↓↓↓

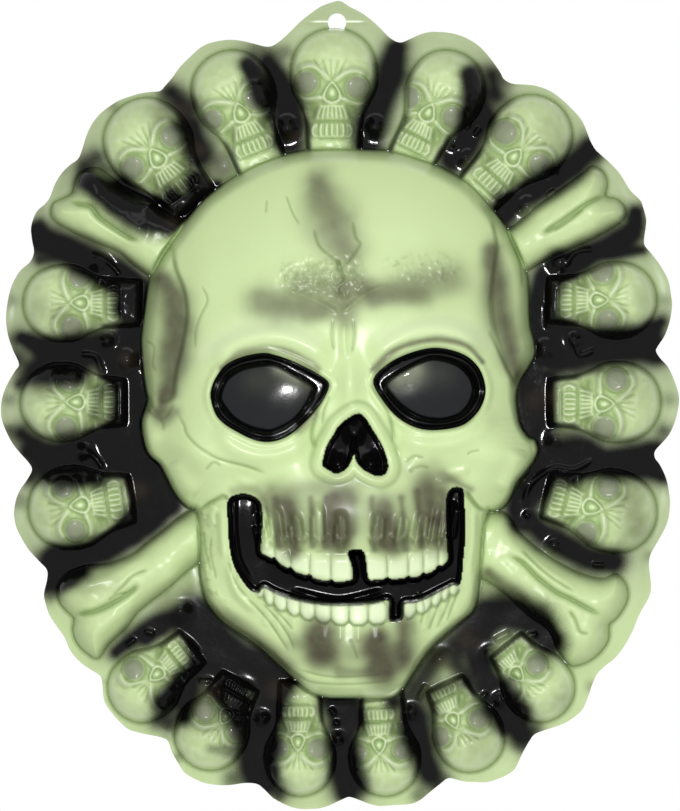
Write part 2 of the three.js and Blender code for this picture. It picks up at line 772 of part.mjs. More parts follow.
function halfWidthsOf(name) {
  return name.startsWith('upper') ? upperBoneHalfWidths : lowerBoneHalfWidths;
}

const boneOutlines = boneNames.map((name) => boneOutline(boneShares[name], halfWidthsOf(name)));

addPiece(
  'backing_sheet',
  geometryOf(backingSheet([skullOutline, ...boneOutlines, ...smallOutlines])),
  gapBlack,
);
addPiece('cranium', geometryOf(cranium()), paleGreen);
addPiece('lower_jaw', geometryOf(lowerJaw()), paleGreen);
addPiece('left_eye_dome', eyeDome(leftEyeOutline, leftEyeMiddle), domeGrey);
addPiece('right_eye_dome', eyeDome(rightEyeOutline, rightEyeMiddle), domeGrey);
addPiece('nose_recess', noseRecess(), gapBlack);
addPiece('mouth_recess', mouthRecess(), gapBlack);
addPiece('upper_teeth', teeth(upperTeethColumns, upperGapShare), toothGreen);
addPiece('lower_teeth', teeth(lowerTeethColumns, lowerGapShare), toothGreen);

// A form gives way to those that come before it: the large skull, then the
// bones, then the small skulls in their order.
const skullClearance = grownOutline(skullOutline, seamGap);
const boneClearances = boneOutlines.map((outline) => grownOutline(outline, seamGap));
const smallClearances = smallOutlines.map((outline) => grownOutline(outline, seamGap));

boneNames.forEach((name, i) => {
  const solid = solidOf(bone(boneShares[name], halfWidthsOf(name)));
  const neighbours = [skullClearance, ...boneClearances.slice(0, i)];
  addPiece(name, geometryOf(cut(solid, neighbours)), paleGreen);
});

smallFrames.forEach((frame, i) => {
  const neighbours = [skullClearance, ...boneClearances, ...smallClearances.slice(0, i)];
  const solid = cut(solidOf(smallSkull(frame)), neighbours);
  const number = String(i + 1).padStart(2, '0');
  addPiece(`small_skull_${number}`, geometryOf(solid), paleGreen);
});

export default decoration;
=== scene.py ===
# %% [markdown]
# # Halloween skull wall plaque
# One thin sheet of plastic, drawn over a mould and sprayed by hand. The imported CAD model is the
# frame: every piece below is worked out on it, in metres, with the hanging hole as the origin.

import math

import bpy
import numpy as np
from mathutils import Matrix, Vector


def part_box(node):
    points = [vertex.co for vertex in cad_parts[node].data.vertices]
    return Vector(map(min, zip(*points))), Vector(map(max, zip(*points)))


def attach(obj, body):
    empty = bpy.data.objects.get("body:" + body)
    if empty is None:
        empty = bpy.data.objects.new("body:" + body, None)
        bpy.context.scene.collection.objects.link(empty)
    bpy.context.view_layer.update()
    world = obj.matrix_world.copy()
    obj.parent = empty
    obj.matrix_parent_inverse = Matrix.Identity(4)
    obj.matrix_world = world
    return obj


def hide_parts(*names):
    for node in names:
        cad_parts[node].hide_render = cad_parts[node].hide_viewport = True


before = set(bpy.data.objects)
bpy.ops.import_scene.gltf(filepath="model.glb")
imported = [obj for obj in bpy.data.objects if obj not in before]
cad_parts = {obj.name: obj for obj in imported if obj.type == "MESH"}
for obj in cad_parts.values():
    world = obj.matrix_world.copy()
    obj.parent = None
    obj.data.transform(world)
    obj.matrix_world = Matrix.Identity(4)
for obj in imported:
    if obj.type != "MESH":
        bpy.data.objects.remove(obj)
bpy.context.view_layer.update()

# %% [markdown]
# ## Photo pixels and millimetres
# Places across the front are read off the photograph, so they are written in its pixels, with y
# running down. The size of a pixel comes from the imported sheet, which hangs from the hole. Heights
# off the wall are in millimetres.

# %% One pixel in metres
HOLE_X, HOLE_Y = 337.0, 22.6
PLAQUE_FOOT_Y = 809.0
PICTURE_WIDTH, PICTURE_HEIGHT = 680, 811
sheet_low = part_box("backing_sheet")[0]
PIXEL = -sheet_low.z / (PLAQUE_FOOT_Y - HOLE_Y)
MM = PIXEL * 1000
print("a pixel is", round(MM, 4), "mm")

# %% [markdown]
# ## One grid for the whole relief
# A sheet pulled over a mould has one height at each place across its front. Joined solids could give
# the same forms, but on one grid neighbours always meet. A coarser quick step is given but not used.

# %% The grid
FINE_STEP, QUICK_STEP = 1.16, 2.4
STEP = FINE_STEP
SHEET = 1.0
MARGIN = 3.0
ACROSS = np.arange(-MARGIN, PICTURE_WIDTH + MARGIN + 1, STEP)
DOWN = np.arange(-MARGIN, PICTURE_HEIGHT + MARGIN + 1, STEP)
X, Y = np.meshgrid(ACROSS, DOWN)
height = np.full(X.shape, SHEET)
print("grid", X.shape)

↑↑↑

**Exercise task**
The required output is the span of lines from the one containing "obj.matrix_world = Matrix.Identity(4)" to the last line, reproduced character for character.

**Exercise response**
    obj.matrix_world = Matrix.Identity(4)
for obj in imported:
    if obj.type != "MESH":
        bpy.data.objects.remove(obj)
bpy.context.view_layer.update()

# %% [markdown]
# ## Photo pixels and millimetres
# Places across the front are read off the photograph, so they are written in its pixels, with y
# running down. The size of a pixel comes from the imported sheet, which hangs from the hole. Heights
# off the wall are in millimetres.

# %% One pixel in metres
HOLE_X, HOLE_Y = 337.0, 22.6
PLAQUE_FOOT_Y = 809.0
PICTURE_WIDTH, PICTURE_HEIGHT = 680, 811
sheet_low = part_box("backing_sheet")[0]
PIXEL = -sheet_low.z / (PLAQUE_FOOT_Y - HOLE_Y)
MM = PIXEL * 1000
print("a pixel is", round(MM, 4), "mm")

# %% [markdown]
# ## One grid for the whole relief
# A sheet pulled over a mould has one height at each place across its front. Joined solids could give
# the same forms, but on one grid neighbours always meet. A coarser quick step is given but not used.

# %% The grid
FINE_STEP, QUICK_STEP = 1.16, 2.4
STEP = FINE_STEP
SHEET = 1.0
MARGIN = 3.0
ACROSS = np.arange(-MARGIN, PICTURE_WIDTH + MARGIN + 1, STEP)
DOWN = np.arange(-MARGIN, PICTURE_HEIGHT + MARGIN + 1, STEP)
X, Y = np.meshgrid(ACROSS, DOWN)
height = np.full(X.shape, SHEET)
print("grid", X.shape)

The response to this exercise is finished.